Cassar mandatos de congressistas ou botar uma dúzia de empresários na cadeia satisfaz temporariamente os reclamos de justiça. Mas a corrupção voltará se não aplicarmos um tríplice remédio:
– redimensionamento do governo, pela privatização e desregulamentação;
– abertura à concorrência internacional, exatamente o contrário do que se está fazendo em telecomumicações;
– pontualidade do governo, que gosta de antecipar impostos e postecipar pagamentos.

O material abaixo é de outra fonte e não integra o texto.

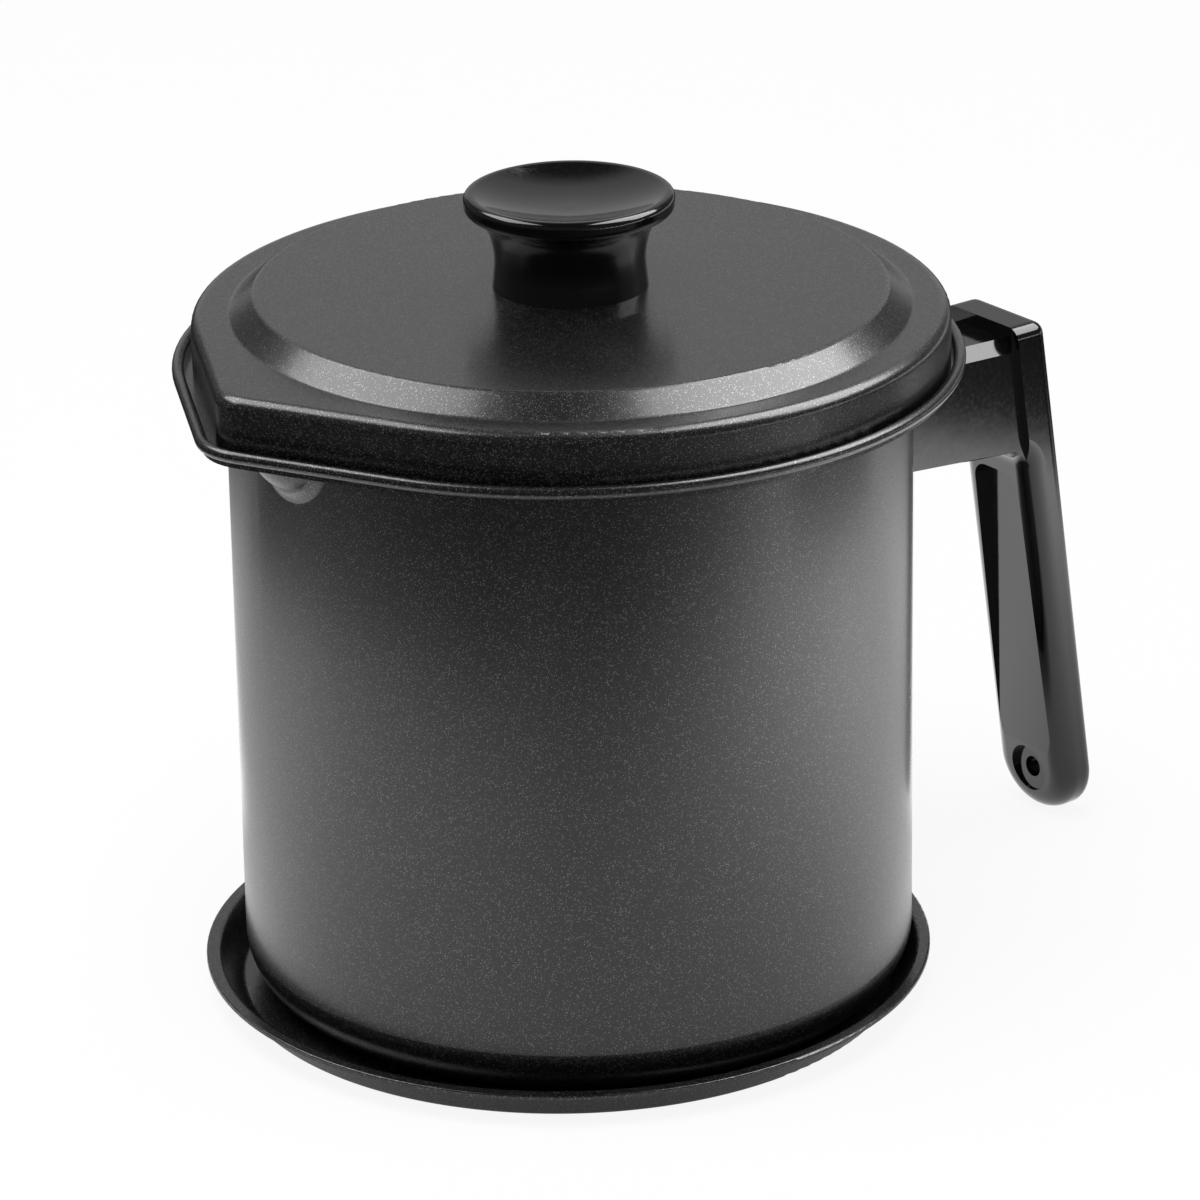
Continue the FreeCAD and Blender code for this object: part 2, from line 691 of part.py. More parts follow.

Mas o grande desapontamento do ano foi o frouxo programa de estabilização, conceitualmente pobre e politicamente desenxabido. Conceitualmente pobre, porque ataca apenas o déficit operacional, cuja cura estancaria o fluxo da dívida; mas deixa intacto o estoque da dívida, megapassivo só eliminável pela venda de megaativos do governo. Baseia-se o plano numa sobrecarga fiscal de uma estrutura podre, que remenda em vez de reformar.

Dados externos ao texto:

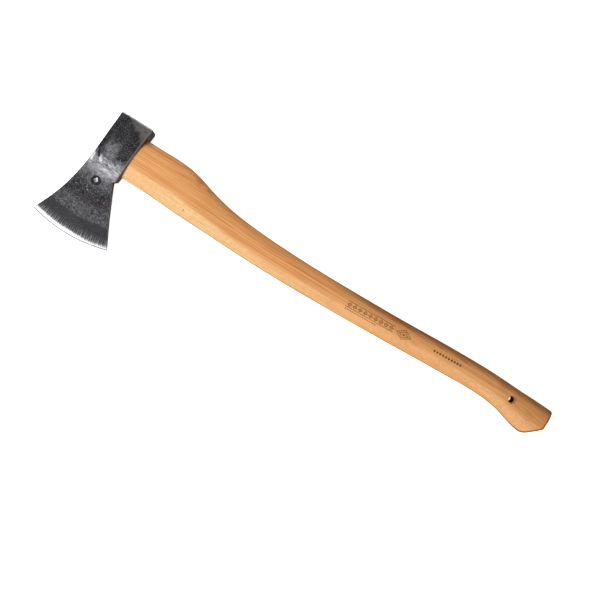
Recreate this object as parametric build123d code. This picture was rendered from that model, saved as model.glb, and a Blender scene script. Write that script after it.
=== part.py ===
from build123d import *
import math
import os

# Felling axe, in millimetres, lying on its cheek.
# X runs along the haft, from the head to the butt. Y points to the poll, away from the cutting edge.
# Z is the thickness, and the axe is symmetric about its mid-plane.
# It is drawn about a point in the mouth of the eye, with the mid-plane at Z = 0. At the end everything
# moves so that the origin is under the middle of the axe, at the level that it lies on.

# Head, side view
edge_radius = 236.0
edge_centre = (-54.0, 77.0)
toe_angle = 14.9
heel_angle = 17.5
poll_front = (-71.9, 45.0)
poll_rear = (-17.2, 45.0)
brow = (-77.2, -28.0)
top_curve = [(-81.2, -52.0), (-86.4, -76.0), (-93.1, -101.0), (-102.4, -125.0)]
lug_tip = (-25.4, -51.2)
notch = (-30.0, -55.0)
heel_curve = [(-17.1, -82.0), (-3.2, -110.5)]
poll_front_round = 3.0
poll_rear_round = 5.5
lug_round = 1.5
notch_round = 2.0

# Head, half thickness against distance from the centre of the cutting arc
cheek_half = 16.5
flat_reach = 66.0
eye_front_reach = 104.0
eye_front_half = 14.0
waist_curve = [(118.0, 12.0), (130.0, 9.5), (143.0, 7.3), (170.0, 5.2), (200.0, 3.6)]
bevel_reach = 228.5
bevel_half = 1.9
edge_half = 0.15
poll_chamfer = 2.6

# Eye: an egg-shaped hole with a narrow waist, as (position, centre, half depth, half width)
eye_mouth = (-12.0, -7.8, 34.2, 12.7)
eye_waist = (-46.0, -7.5, 32.4, 11.2)
eye_top = (-82.0, -7.5, 34.0, 12.8)
eye_fullness = 0.22
tongue_proud = 0.4

# Haft stations, as (position, poll side, edge side, thickness, fullness)
stations = [
    (-34.0, 27.4, -41.6, 27.2, 0.20),
    (-12.0, 27.6, -41.8, 27.5, 0.19),
    (10.0, 27.7, -42.1, 27.8, 0.18),
    (45.0, 27.6, -43.4, 28.4, 0.14),
    (65.0, 25.6, -44.4, 28.6, 0.11),
    (85.0, 21.0, -45.2, 28.6, 0.08),
    (110.0, 13.6, -45.6, 28.2, 0.05),
    (145.0, 5.9, -46.5, 27.6, 0.02),
    (200.0, 0.4, -47.6, 26.8, 0.0),
    (270.0, -2.0, -47.4, 26.2, 0.0),
    (350.0, -1.5, -45.0, 25.8, 0.0),
    (450.0, 1.3, -40.8, 25.6, 0.0),
    (550.0, 5.8, -35.8, 25.8, 0.0),
    (610.0, 7.0, -34.0, 26.6, 0.0),
    (645.0, 6.1, -37.4, 28.2, 0.0),
    (668.0, 5.2, -43.6, 29.8, 0.0),
    (690.0, 4.9, -49.3, 30.8, 0.0),
    (735.0, 3.4, -54.2, 31.0, 0.0),
]

# Butt, side view: a square end, a slanted lower corner and a rounded knob
butt_top = (724.6, 0.0)
butt_corner = (723.2, -27.3)
knob_tip = (698.3, -51.1)
knob_flank = (640.0, -43.7)
butt_corner_round = 3.0
knob_round = 20.0
butt_rim_round = 3.0

# Lanyard hole
hole_centre = (658.0, -13.8)
hole_radius = 4.5
hole_mouth_round = 1.9

# Wooden wedge, driven into the tongue along the long axis of the eye
wedge_depth = 44.0
wedge_thickness = 7.4
wedge_tip = 1.6

# Steel ring wedge, driven across the wooden wedge, with its place counted from the middle of the head's top
ring_radius = 8.5
ring_wall = 2.4
ring_tip_wall = 0.6
ring_depth = 15.0
ring_from_middle = 13.0

# Drawing aids: how finely the haft is drawn, how far cutting shapes reach past what they cut, and how near
# an edge lies to the feature that it belongs to
section_points = 20
section_spacing = 24.0
clear_above = 60.0
clear_beside = 100.0
past_cheeks = 2 * cheek_half
beyond = 1000.0
edge_margin = 1.0


def polar(radius, angle):
    """Point on a circle about the centre of the cutting arc, with the angle from -Y towards +X."""
    turn = math.radians(angle)
    return (edge_centre[0] + radius * math.sin(turn), edge_centre[1] - radius * math.cos(turn))


def polygon(*corners):
    """Flat face with straight sides."""
    return Face(Wire(Polyline(*corners, close=True)))


def egg(position, centre, half_depth, half_width, fullness):
    """Oval section across X. A positive fullness makes it wider on the poll side."""
    outline = []
    for step in range(section_points):
        angle = 2 * math.pi * step / section_points
        y = centre + half_depth * math.cos(angle)
        z = half_width * (1 + fullness * math.cos(angle)) * math.sin(angle)
        outline.append(Vector(position, y, z))
    return Face(Wire(Edge.make_spline(outline, periodic=True)))


def station_at(position):
    """Haft station between the listed ones: a cubic whose slope at each station is the mean slope beside it."""
    last = len(stations) - 2
    index = min(max(sum(position >= station[0] for station in stations) - 1, 0), last)

    def slope(first, column):
        run = stations[first + 1][0] - stations[first][0]
        return (stations[first + 1][column] - stations[first][column]) / run

    start, end = stations[index], stations[index + 1]
    run = end[0] - start[0]
    t = (position - start[0]) / run
    row = [position]
    for column in range(1, len(start)):
        here = slope(index, column)
        slope_in = (slope(max(index - 1, 0), column) + here) / 2
        slope_out = (slope(min(index + 1, last), column) + here) / 2
        row.append(
            (2 * t**3 - 3 * t**2 + 1) * start[column] + (t**3 - 2 * t**2 + t) * run * slope_in
            + (3 * t**2 - 2 * t**3) * end[column] + (t**3 - t**2) * run * slope_out
        )
    return row


def round_corner(face, place, radius):
    """Round the corner of a face that lies nearest to a place."""
    nearest = face.vertices().sort_by_distance((*place, 0))[0]
    return face.fillet_2d(radius, [nearest])


def half_space(plane):
    """Everything on the side of a plane that its normal points to."""
    return plane * Box(beyond, beyond, beyond, align=(Align.CENTER, Align.CENTER, Align.MIN))


def plane_along(start, end, lift=0.0):
    """Plane through two places in the side view, facing left of the way from start to end, moved by lift."""
    length = math.dist(start, end)
    facing = Vector((start[1] - end[1]) / length, (end[0] - start[0]) / length, 0)
    middle = Vector((start[0] + end[0]) / 2, (start[1] + end[1]) / 2, 0)
    return Plane(origin=middle + facing * lift, x_dir=(0, 0, 1), z_dir=facing)


def underside_plane():
    """Plane of the head's underside, facing the butt."""
    return plane_along(poll_rear, lug_tip)


def top_plane(lift):
    """Plane of the head's top, facing away from the butt."""
    return plane_along(brow, poll_front, lift)


def head_outline():
    """Side view of the head."""
    toe = polar(edge_radius, -toe_angle)
    heel = polar(edge_radius, heel_angle)
    face = Face(Wire([
        Line(poll_front, poll_rear),
        Line(poll_rear, lug_tip),
        Line(lug_tip, notch),
        Spline(notch, *heel_curve, heel),
        ThreePointArc(heel, polar(edge_radius, 0), toe),
        Spline(toe, *reversed(top_curve), brow),
        Line(brow, poll_front),
    ]))
    face = round_corner(face, poll_front, poll_front_round)
    face = round_corner(face, poll_rear, poll_rear_round)
    face = round_corner(face, lug_tip, lug_round)
    return round_corner(face, notch, notch_round)


def cheek_lines(side):
    """One side of the head's thickness profile, from the centre of the cutting arc to the edge."""
    return [
        Line((0, side * cheek_half), (flat_reach, side * cheek_half)),
        Line((flat_reach, side * cheek_half), (eye_front_reach, side * eye_front_half)),
        Spline(
            (eye_front_reach, side * eye_front_half),
            *[(reach, side * half) for reach, half in waist_curve],
            (bevel_reach, side * bevel_half),
        ),
        Line((bevel_reach, side * bevel_half), (edge_radius, side * edge_half)),
    ]


def thickness_solid():
    """Solid of revolution about the centre of the cutting arc: flat cheeks, waist, blade and bevel."""
    axis_line = Line((0, -cheek_half), (0, cheek_half))
    edge_line = Line((edge_radius, -edge_half), (edge_radius, edge_half))
    profile = Face(Wire([axis_line, edge_line, *cheek_lines(1), *cheek_lines(-1)]))
    across = Plane(origin=(*edge_centre, 0), x_dir=(1, 0, 0), z_dir=(0, -1, 0))
    return revolve(across * profile, Axis((*edge_centre, 0), (0, 0, 1)), 360)


def poll_profile():
    """Bar along X whose corners beside the poll face are chamfered, to break the rim of the poll."""
    shoulder = poll_front[1] - poll_chamfer
    profile = polygon(
        (-beyond, -cheek_half), (shoulder, -cheek_half), (poll_front[1], -cheek_half + poll_chamfer),
        (poll_front[1], cheek_half - poll_chamfer), (shoulder, cheek_half), (-beyond, cheek_half),
    )
    return extrude(Plane.YZ * profile, beyond, both=True)


def eye_space():
    """Space inside the eye, drawn past both ends of it."""
    return loft([egg(*section, eye_fullness) for section in (eye_mouth, eye_waist, eye_top)])


def axe_head():
    """One steel forging."""
    blank = extrude(head_outline(), past_cheeks, both=True) & thickness_solid() & poll_profile()
    return blank - eye_space()


def butt_trim():
    """Side view of everything that the butt keeps, as a slab."""
    face = polygon(
        (-clear_beside, clear_above), (butt_top[0], clear_above), butt_top, butt_corner, knob_tip,
        knob_flank, (knob_flank[0], -clear_beside), (-clear_beside, -clear_beside),
    )
    face = round_corner(face, knob_tip, knob_round)
    face = round_corner(face, butt_corner, butt_corner_round)
    return extrude(face, past_cheeks, both=True)


def off_middle(edges):
    """The edges whose middle lies off the axe's mid-plane."""
    return [edge for edge in edges if abs(edge.center().Z) > edge_margin]


def haft_grip():
    """Curved handle from the head's underside to the butt, with its lanyard hole."""
    reach = stations[-1][0] - stations[0][0]
    count = round(reach / section_spacing)
    sections = []
    for step in range(count + 1):
        position, poll_side, edge_side, thickness, fullness = station_at(stations[0][0] + reach * step / count)
        middle = (poll_side + edge_side) / 2
        half_depth = (poll_side - edge_side) / 2
        sections.append(egg(position, middle, half_depth, thickness / 2, fullness))
    grip = loft(sections) & half_space(underside_plane()) & butt_trim()
    rim = [edge for edge in off_middle(grip.edges()) if edge.center().X > knob_tip[0]]
    grip = fillet(rim, butt_rim_round)
    grip = grip - Pos(*hole_centre, 0) * Cylinder(hole_radius, 2 * past_cheeks)
    mouths = []
    for edge in off_middle(grip.edges()):
        middle = edge.center()
        if math.dist((middle.X, middle.Y), hole_centre) < hole_radius + edge_margin:
            mouths.append(edge)
    return fillet(mouths, hole_mouth_round)


def haft_tongue():
    """The part of the haft that fills the eye and stands a little proud of the head's top."""
    return (eye_space() - half_space(top_plane(tongue_proud))) - half_space(underside_plane())


def wedge_plate():
    """Tapered plate along the long axis of the eye, thick at the head's top."""
    top = top_plane(tongue_proud)
    profile = polygon(
        (-wedge_thickness / 2, 0), (wedge_thickness / 2, 0),
        (wedge_tip / 2, -wedge_depth), (-wedge_tip / 2, -wedge_depth),
    )
    across = Plane(origin=top.origin, x_dir=top.x_dir, z_dir=top.x_dir.cross(top.z_dir))
    return extrude(across * profile, clear_beside, both=True)


def ring_wedge():
    """Ring that narrows to a cutting edge, driven flush with the end of the tongue."""
    profile = polygon(
        (ring_radius, 0), (ring_radius - ring_wall, 0),
        (ring_radius - ring_tip_wall, -ring_depth), (ring_radius, -ring_depth),
    )
    top = top_plane(tongue_proud)
    centre = top.origin + top.x_dir.cross(top.z_dir) * ring_from_middle
    seat = Plane(origin=centre, x_dir=top.x_dir, z_dir=top.z_dir)
    return seat * revolve(Plane.XZ * profile, Axis.Z, 360)


def axe():
    """The four pieces, cut to fit one another line to line."""
    tongue = haft_tongue()
    ring = ring_wedge()
    wedge = (wedge_plate() & tongue) - ring
    return {
        "axe_head": axe_head(),
        "haft": (haft_grip() + tongue) - wedge - ring,
        "wood_wedge": wedge,
        "ring_wedge": ring,
    }


pieces = axe()
whole = Compound([solid for piece in pieces.values() for solid in piece.solids()]).bounding_box()
home = Pos(-whole.center().X, -whole.center().Y, -whole.min.Z)
os.makedirs("parts", exist_ok=True)
for name, piece in pieces.items():
    export_step(home * piece, f"parts/{name}.step")
    print(name, "volume", round(piece.volume), "valid", piece.is_valid, "solids", len(piece.solids()))
print("origin at", round(whole.center().X, 3), round(whole.center().Y, 3), round(whole.min.Z, 3))
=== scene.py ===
import math

import bmesh
import bpy
import numpy as np
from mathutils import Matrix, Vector, noise


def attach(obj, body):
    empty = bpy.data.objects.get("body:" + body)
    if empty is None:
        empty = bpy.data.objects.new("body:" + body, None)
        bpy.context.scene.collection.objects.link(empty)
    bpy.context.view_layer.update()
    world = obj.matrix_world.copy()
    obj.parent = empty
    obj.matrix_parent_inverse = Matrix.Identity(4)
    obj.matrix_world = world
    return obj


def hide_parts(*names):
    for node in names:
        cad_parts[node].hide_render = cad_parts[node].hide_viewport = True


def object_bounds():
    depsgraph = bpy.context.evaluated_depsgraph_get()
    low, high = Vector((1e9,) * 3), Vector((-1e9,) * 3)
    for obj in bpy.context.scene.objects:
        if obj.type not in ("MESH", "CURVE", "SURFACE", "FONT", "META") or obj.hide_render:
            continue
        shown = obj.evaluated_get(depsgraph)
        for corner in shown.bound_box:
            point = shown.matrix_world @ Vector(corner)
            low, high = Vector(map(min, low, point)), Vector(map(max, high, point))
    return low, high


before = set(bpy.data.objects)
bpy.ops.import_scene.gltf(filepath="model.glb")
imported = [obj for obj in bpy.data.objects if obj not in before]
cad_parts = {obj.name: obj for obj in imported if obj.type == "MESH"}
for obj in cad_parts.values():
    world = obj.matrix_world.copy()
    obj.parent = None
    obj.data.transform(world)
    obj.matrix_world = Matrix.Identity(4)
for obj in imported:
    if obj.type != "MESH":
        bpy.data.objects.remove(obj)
cad_low, cad_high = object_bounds()

# -------- dimensions
# Shapes are worked out in millimetres about a point in the mouth of the eye, with X along the haft to the
# butt, Y to the poll and Z through the thickness. place() turns that into the frame's metres.
MM = 0.001
METRE = 1000.0

# Head, side view
EDGE_RADIUS = 236.0
EDGE_CENTRE = np.array([-54.0, 77.0])
TOE_ANGLE = math.radians(-14.9)
HEEL_ANGLE = math.radians(17.5)
POLL_Y = 45.0
POLL_FRONT = (-71.9, POLL_Y)
BROW = (-77.2, -28.0)
FRONT_CURVE = [(-81.2, -52.0), (-86.4, -76.0), (-93.1, -101.0), (-102.4, -125.0)]
POLL_REAR = (-17.2, POLL_Y)
LUG_TIP = (-25.4, -51.2)
NOTCH = (-30.0, -55.0)
HEEL_CURVE = [(-17.1, -82.0), (-3.2, -110.5)]
POLL_FRONT_ROUND = 3.2
POLL_REAR_ROUND = 5.5
POLL_RIM_ROUND = 2.8
CHEEK_RIM_ROUND = 1.3

# How far the head's underside and its top lean along X for each step towards the poll
UNDER_SLOPE = (POLL_REAR[0] - LUG_TIP[0]) / (POLL_REAR[1] - LUG_TIP[1])
TOP_SLOPE = (POLL_FRONT[0] - BROW[0]) / (POLL_FRONT[1] - BROW[1])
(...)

O corte de gastos é corajoso, se comparado ao primeiro Orçamento de 1994, mas embute um aumento de gastos sobre o Orçamento executado este ano. Sem uma reforma básica da Previdência Social, que contemple inclusive sua privatização, os rombos orçamentários ressuscitarão com rapidez. Parece que nos tornamos viciados na lógica do absurdo.
É absurdo votar qualquer remendo fiscal antes das emendas constitucionais que eliminem monopólios estatais, porque um Estado menor permitiria reduzir-se a extração fiscal. É idiotice falar-se na modesta carga fiscal de 24% do PIB, porque o PIB relevante é o do setor privado, pouco mais de metade do PIB total.
Itamar é a favor dos monopólios estatais, mas admite que Fernando Henrique queira privatizar ou pelo menos flexibilizar. Com um comandante que não ultrapassou o nacional-populismo dos anos 50, e um imediato obrigado a pregar hoje as doutrinas que ontem condenava, é escasso o perigo de melhorar.